• _Requirement_
Print the lines of the data, starting with the first, up to and including the line where "grid: The tube's smooth points." appears.
::::::
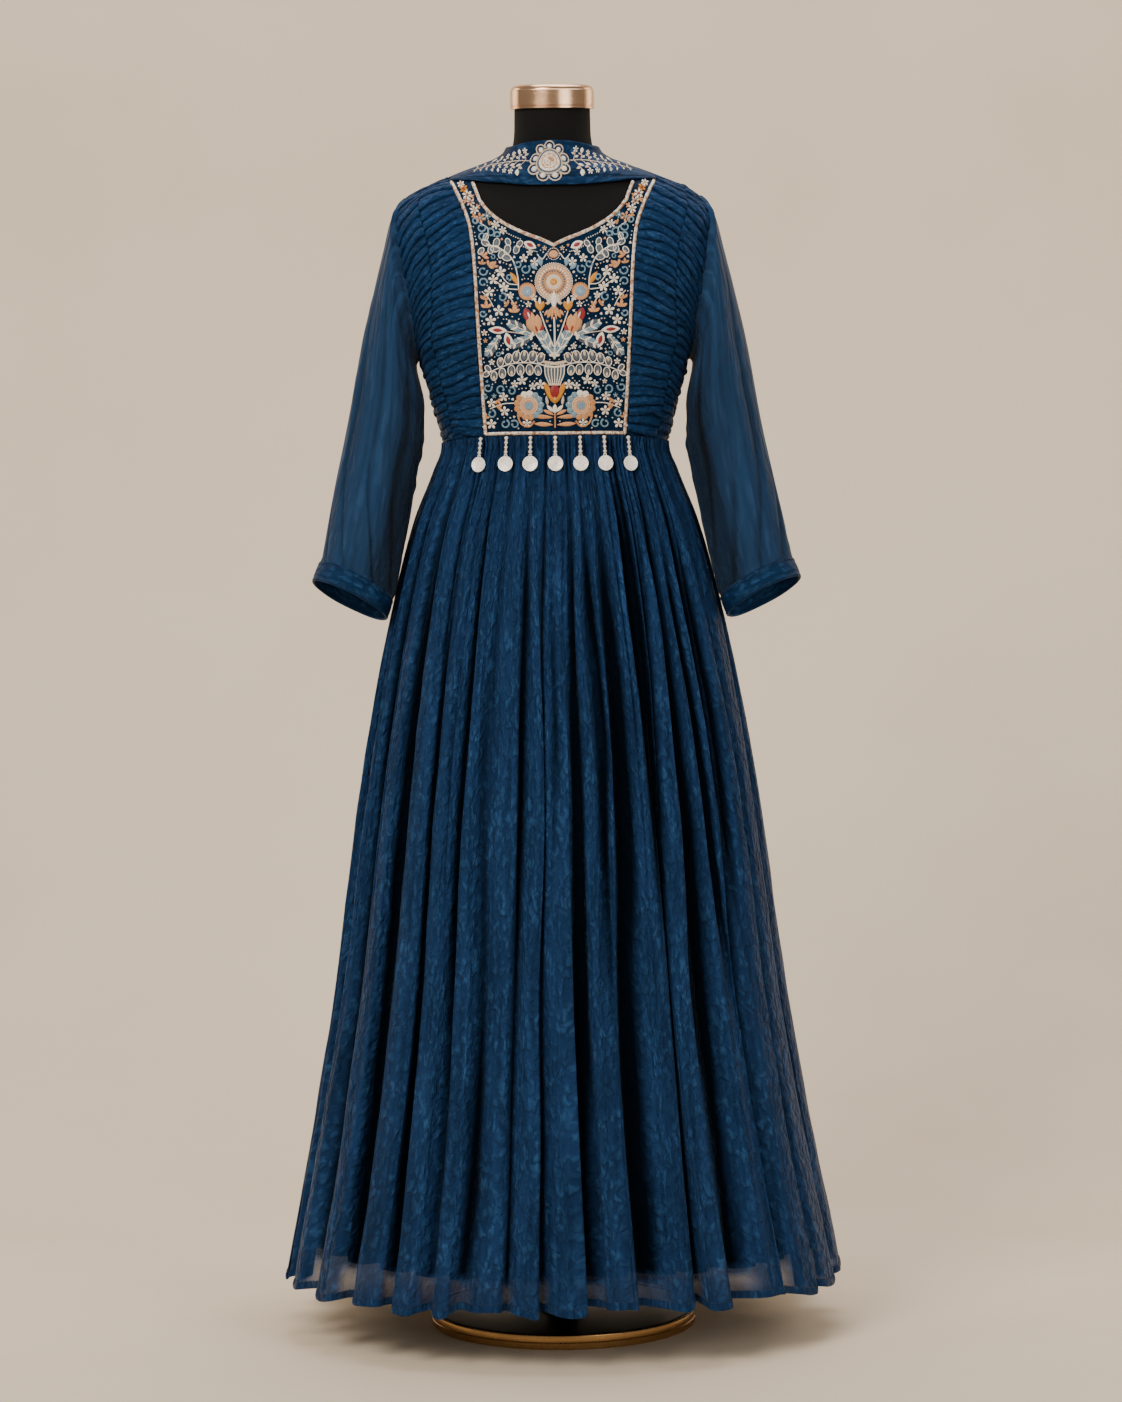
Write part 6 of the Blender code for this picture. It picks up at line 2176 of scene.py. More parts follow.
    def creased(self, grid: np.ndarray) -> tuple[np.ndarray, np.ndarray]:
        """Lay long soft folds, drags and small crumples into the tube.

        Args:
            grid: The tube's smooth points.

        Returns:
            The creased points and each one's share of painted shade: deep in a fold, and on the
            tube's inner, lower edge.
        """
        rows = grid.shape[0]
        share = np.linspace(0, 1, rows)[:, None]
        turn = self.turns()[None, :] + 0.0 * share
        normal = unit(np.cross(np.gradient(grid, axis=0), np.gradient(grid, axis=1)))
        away = grid - grid.mean(axis=1, keepdims=True)
        normal *= np.sign((normal * away).sum(axis=2).mean()) or 1.0
        seed = 101 if self.side > 0 else 131
        drift, size, crumple = Wander(seed, 24), Wander(seed + 1, 24), Wander(seed + 2, 60)
        opened = smooth_step(share, 0.05, 0.35)
        phase = turn / math.tau * self.drapes
        phase = phase + 0.70 * (drift(share * 1.7, 0.0) - drift(0.0, 0.0))
        phase = phase + 0.12 * drift(share * 4 + 5, 3.0)
        cell = np.floor(phase)
        part = phase - cell
        strength = 0.36 + 0.64 * size(cell % self.drapes * 1.7, share * 2.1)
        valley = np.abs(np.cos(math.pi * part)) ** 9 * strength
        deep = self.drape_depth * opened * valley
        waves = self.wave_depth * opened * np.sin(turn * 3 + 5 * share + seed)
        puckers = self.pucker_depth * np.sin(turn * 23 + 2 * np.sin(turn * 5))
        puckers = puckers * np.exp(-share / 0.05)
        puckers = puckers * smooth_step(share, 0.0, 0.012) * np.maximum(np.cos(turn), 0)
        elbow = np.exp(-((share - 0.50) / 0.16) ** 2)
        around = turn / math.tau * 12
        folds = crumple(share * 24 + 1.4 * np.sin(turn), around % 60)
        drags = self.drag_depth * elbow * folds * np.abs(np.sin(turn * 0.5))
        fine = self.crumple_depth * crumple(share * 30, around * 2.0 % 60) * opened
        hold = smooth_step(1 - share, 0.0, 0.02)
        seamless = 1 - np.exp(-(np.minimum(turn, math.tau - turn) / 0.10) ** 2)
        move = (waves + puckers + (drags + fine) * seamless - deep * seamless) * hold
        # Painted shade: the drapes' valleys and the tube's inner, lower edge by the body, more so
        # in front, are painted darker.
        inner = smooth_step(-np.cos(turn), 0.12, 0.80) * (0.35 + 0.5 * np.maximum(np.sin(turn), 0))
        painted_shade_and_sheer = np.clip((0.55 * valley * seamless + 0.9 * inner) * opened, 0, 0.95)
        return grid + normal * move[..., None], painted_shade_and_sheer

    def build(self) -> None:
        """Make the sleeve, welded into a tube, and its cuff."""
        rings = self.rings()
        upper = rings[:-1]
        gaps = np.linalg.norm(np.diff(upper, axis=0), axis=2).mean(axis=1)
        places = np.concatenate(([0.0], np.cumsum(gaps)))
        fine = places[-1] * np.linspace(0, 1, self.along + 1)
        grid = np.stack([Profile(places, upper[:, point, axis])(fine)
                         for point in range(self.around + 1) for axis in range(3)], axis=1)
        grid = grid.reshape(self.along + 1, self.around + 1, 3)
        grid, painted_shade_and_sheer = self.creased(grid)
        grid[:, -1] = grid[:, 0]
        grid[..., 0] *= self.side
        item = grid_object("sleeve_%s_cloth" % self.name, grid, row=self.along // 2, weld=True,
                           shade=painted_shade_and_sheer)
        self.orient(item)
        dress(item, SLEEVE_ORGANZA, DRESS, "outer_cloth", "sleeve_" + self.name)
        self.cuff(rings[-2], rings[-1])

    def orient(self, item: bpy.types.Object) -> None:
        """Turn the tube's faces outwards.

        Args:
            item: The tube.
        """
        with edited(item) as work:
            bmesh.ops.recalc_face_normals(work, faces=work.faces)
            centre = sum((vert.co for vert in work.verts), Vector()) / len(work.verts)
            total = sum((face.calc_center_median() - centre).dot(face.normal) * face.calc_area()
                        for face in work.faces)
            if total < 0:
                bmesh.ops.reverse_faces(work, faces=work.faces)

    def cuff(self, top: np.ndarray, end: np.ndarray) -> None:
        """Make the cuff: one band folded double at its lower edge, topstitched.

        Args:
            top: The smooth ring where the sleeve ends.
            end: The ring at the cuff's end.
        """
        down = end - top
        middle = np.concatenate([top, end]).mean(axis=0)
        away = top - middle
        away -= down * ((away * down).sum(axis=1) / (down * down).sum(axis=1))[:, None]
        away = unit(away)
        ripple = Wander(171 + self.side, 24)
        turn = self.turns()
        rows = []
        for share, out in self.cuff_section:
            soft = 0.5 * ripple(turn / math.tau * 9 % 24, share * 1.5)
            soft = soft * (1 - np.exp(-(np.minimum(turn, math.tau - turn) / 0.2) ** 2))
            out_now = (out - 0.6 + soft * (1 if out > 0 else 0.6)) * MM
            rows.append(top + down * share + away * out_now[:, None])
        grid = np.stack(rows)
        grid[:, -1] = grid[:, 0]
        grid[..., 0] *= self.side
        item = grid_object("cuff_%s_band" % self.name, grid, row=5, weld=True)
        self.orient(item)
        dress(item, BAND_ORGANZA, DRESS, "outer_cloth", "cuff_" + self.name)
        stitches = []
        for share in (0.13, 0.87):
            line = top + down * share + away * (1.15 * MM)
            line[:, 0] *= self.side
            stitches.append(line)
        run = stitch_run("cuff_%s_topstitch" % self.name, stitches, 3.2 * MM, 0.34 * MM)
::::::
• _Task result_
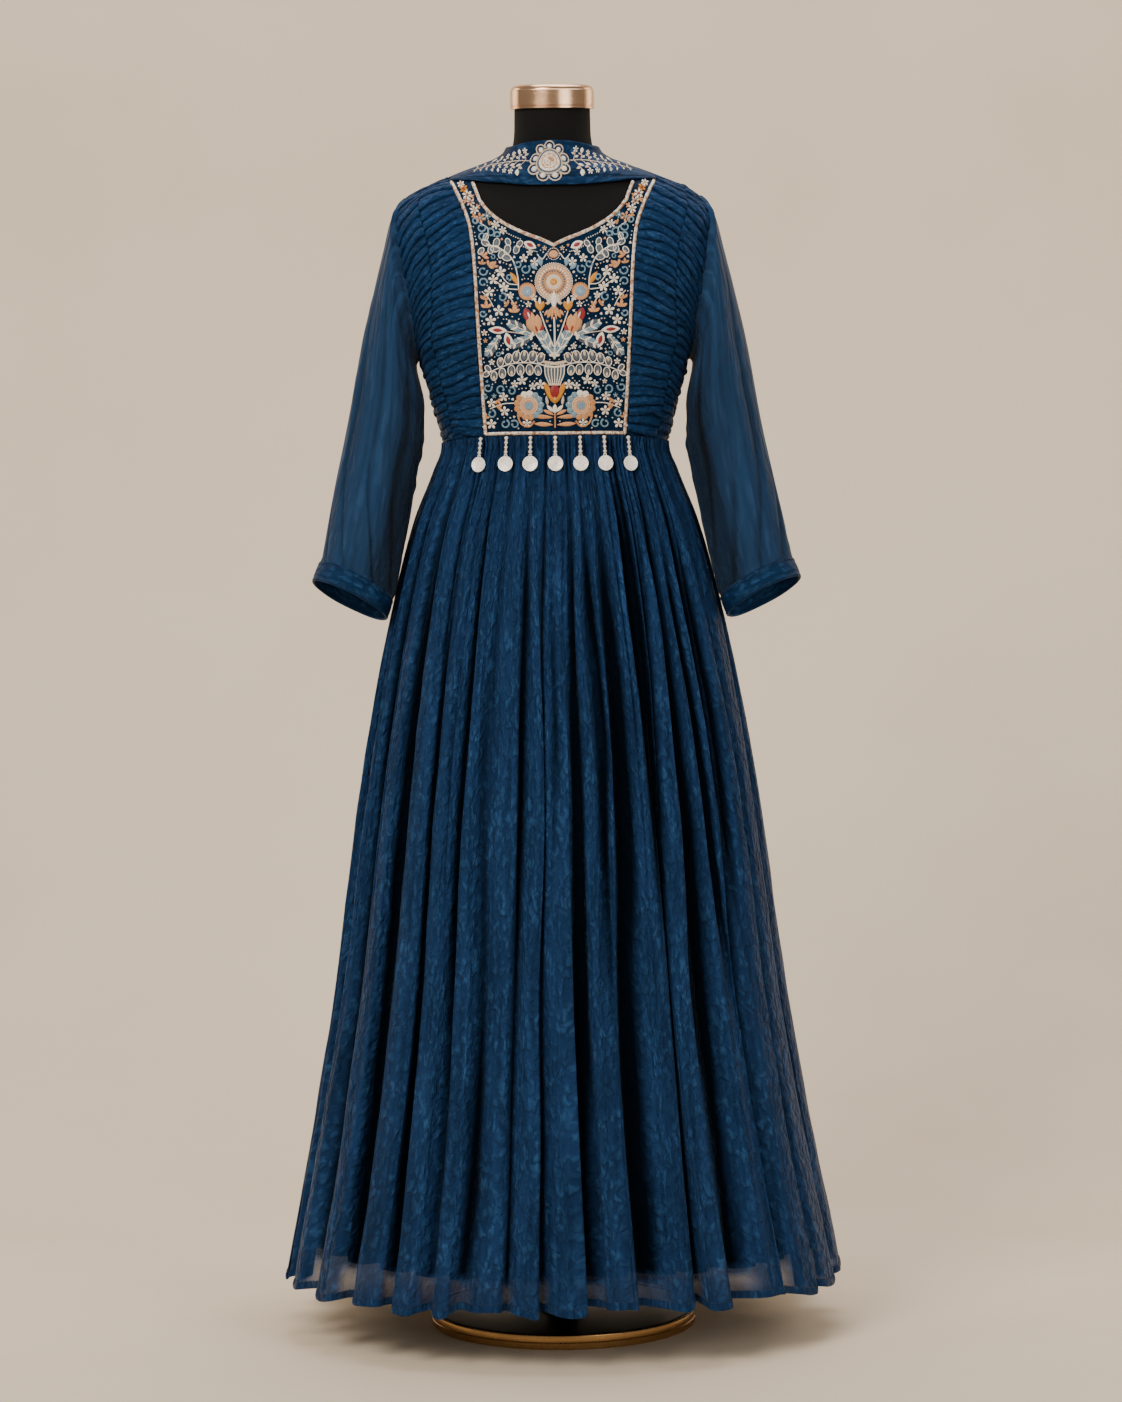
Write part 6 of the Blender code for this picture. It picks up at line 2176 of scene.py. More parts follow.
    def creased(self, grid: np.ndarray) -> tuple[np.ndarray, np.ndarray]:
        """Lay long soft folds, drags and small crumples into the tube.

        Args:
            grid: The tube's smooth points.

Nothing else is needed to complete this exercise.